The EIA says the outlook serves “as a starting point for analysis of potential policy changes or technology breakthroughs.” Among the key findings of the outlook is that the natural gas share of electric power generation increases from 24% in 2010 to 27% in 2035, and the renewables share grows from 10% to 16% over the same period.

The report shows domestic crude oil production grew from 5.1 million barrels per day in 2007 to 5.5 million barrels per day in 2010. Over the next 10 years, continued development of tight oil supplies combined with the development of offshore Gulf of Mexico resources are projected to push domestic oil production to 6.7 million barrels per day in 2020, a level last seen in 1994.

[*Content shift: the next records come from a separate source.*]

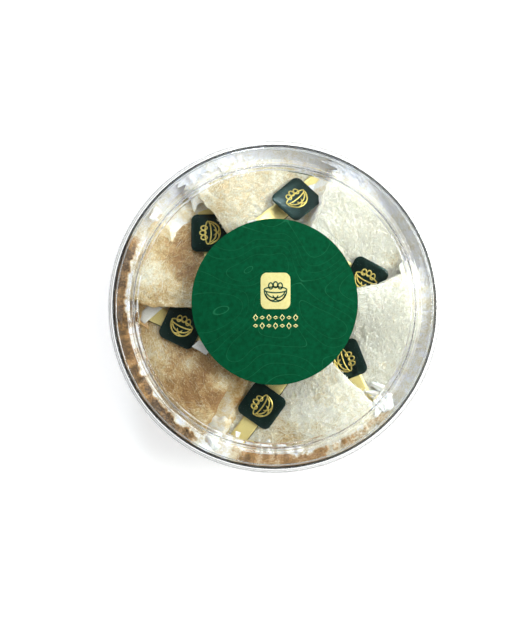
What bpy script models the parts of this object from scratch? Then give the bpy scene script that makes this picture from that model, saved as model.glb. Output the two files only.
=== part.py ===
"""A round clear plastic box of six edible bird's nests, each nest with its paper band and tag.

Metres, +Z up. The origin is the centre of the tub's underside, +X and +Y lie in the table's plane.
Seen from above, the nests lie in a pinwheel: each is a vaulted shell whose open mouth stands over
the low tail of the nest before it, so angles here run clockwise from a nest's own mouth.
"""

import math
from dataclasses import dataclass

import bmesh
import bpy
from mathutils import Matrix, Vector

MM = 0.001
GAP = 0.3 * MM

# Tub: an open bowl with a flange that the lid's skirt sits on
TURN_STEPS = 52
TUB_BASE_RADIUS = 91.2 * MM
TUB_RIM_RADIUS = 96.5 * MM
TUB_HEIGHT = 47.0 * MM
TUB_WALL = 1.4 * MM
TUB_FLOOR = 1.8 * MM
TUB_CORNER = 1.6 * MM
TUB_FLANGE_RADIUS = 99.0 * MM
TUB_FLANGE_TOP = 34.5 * MM
TUB_FLANGE_THICKNESS = 1.9 * MM

# Lid: a raised round plateau, a step, a flat shoulder and a flared skirt with a flange
LID_THICKNESS = 1.2 * MM
LID_TOP = 53.0 * MM
PLATEAU_RADIUS = 82.4 * MM
STEP_FOOT_RADIUS = 86.8 * MM
SHOULDER_RADIUS = 98.2 * MM
SHOULDER_CORNER = 2.4 * MM
SKIRT_FOOT_RADIUS = 98.8 * MM
LID_FLANGE_RADIUS = 100.0 * MM
LID_FLANGE_THICKNESS = 1.8 * MM
EDGE_EASE = 0.4 * MM

# Label: a paper disc on the plateau, stuck a little off the middle
LABEL_RADIUS = 48.6 * MM
LABEL_THICKNESS = 0.3 * MM
LABEL_CENTRE_Y = 2.9 * MM

# Nest: an arch swept round the box's axis, from the mouth to the tail
NEST_FOOT_Z = TUB_FLOOR + 0.9 * MM
NEST_CREST = 43.2 * MM
NEST_CENTRE_RADIUS = 51.3 * MM
NEST_HALF_WIDTH = 36.8 * MM
NEST_WALL = 3.6 * MM
ARCH_POWER = 3.2
OUTER_ARCH_POWER = 6.5
OUTER_LEAN = 0.11
LEAN_ROUNDS = 12
TAIL_END = 1.33
MOUTH_DIP = 0.03
CREST_FALL = 0.27
TAIL_SLOPE = 0.16
BUMP_HEIGHT = 0.7 * MM
MOUTH_WAVE = 1.3
NEST_SEGMENTS_ALONG = 10
NEST_SEGMENTS_ACROSS = 13

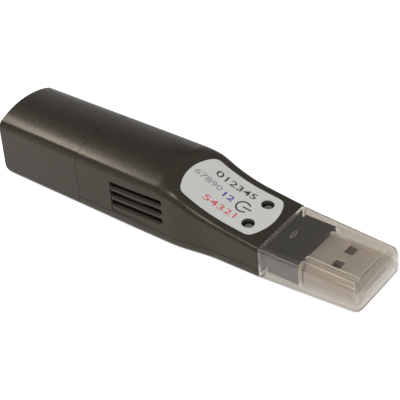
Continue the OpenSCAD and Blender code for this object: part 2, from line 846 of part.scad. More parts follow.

The EIA says that with modest economic growth, increased efficiency, growing domestic production, and continued adoption of nonpetroleum liquids, net petroleum imports make up a smaller share of total liquids consumption. U.S. dependence on imported petroleum liquids declines, primarily as a result of growth in domestic oil production of more than 1 million barrels per day by 2020, an increase in biofuel use of more than 1 million barrels per day crude oil equivalent by 2024, and modest growth in transportation sector demand through 2035, according to the EIA outlook. Under the scenario laid out by the EIA report, net petroleum imports as a share of total U.S. liquid fuels consumed drop from 49% in 2010 to 36% in 2035.

In recent years, the U.S. electric power sector's historical reliance on coal-fired power plants has begun to decline, the EIA says. Over the next 25 years, the projected coal share of overall electricity generation falls to 39 percent, well below the 49-percent share seen as recently as 2007, because of slow growth in electricity demand, continued competition from natural gas and renewable plants, and the need to comply with new environmental regulations.

Other findings show that as pressure from growth in global demand continues, the average real price of crude oil rises in 2035 to $146 per barrel in 2010 dollars, driven by world liquids consumption growing from 87.1 million barrels per day in 2010 to 109.7 million barrels per day in 2035. The rise in demand will come from China, India, the Middle East and other developing economies, the EIA says.

Meanwhile, U.S. primary energy consumption grows from 98.2 quadrillion Btu in 2010 to 108.0 quadrillion Btu in 2035. However, the fossil fuel share of energy consumption falls from 83 percent of total U.S. energy demand in 2010 to 77 percent in 2035.

Because of the rise in projected domestic energy production, the net imports of energy meet a declining share of total U.S. energy demand. The projected net import share of total U.S. energy consumption in 2035 is 13%, compared with 22% in 2010 and 29% in 2007, the EIA says.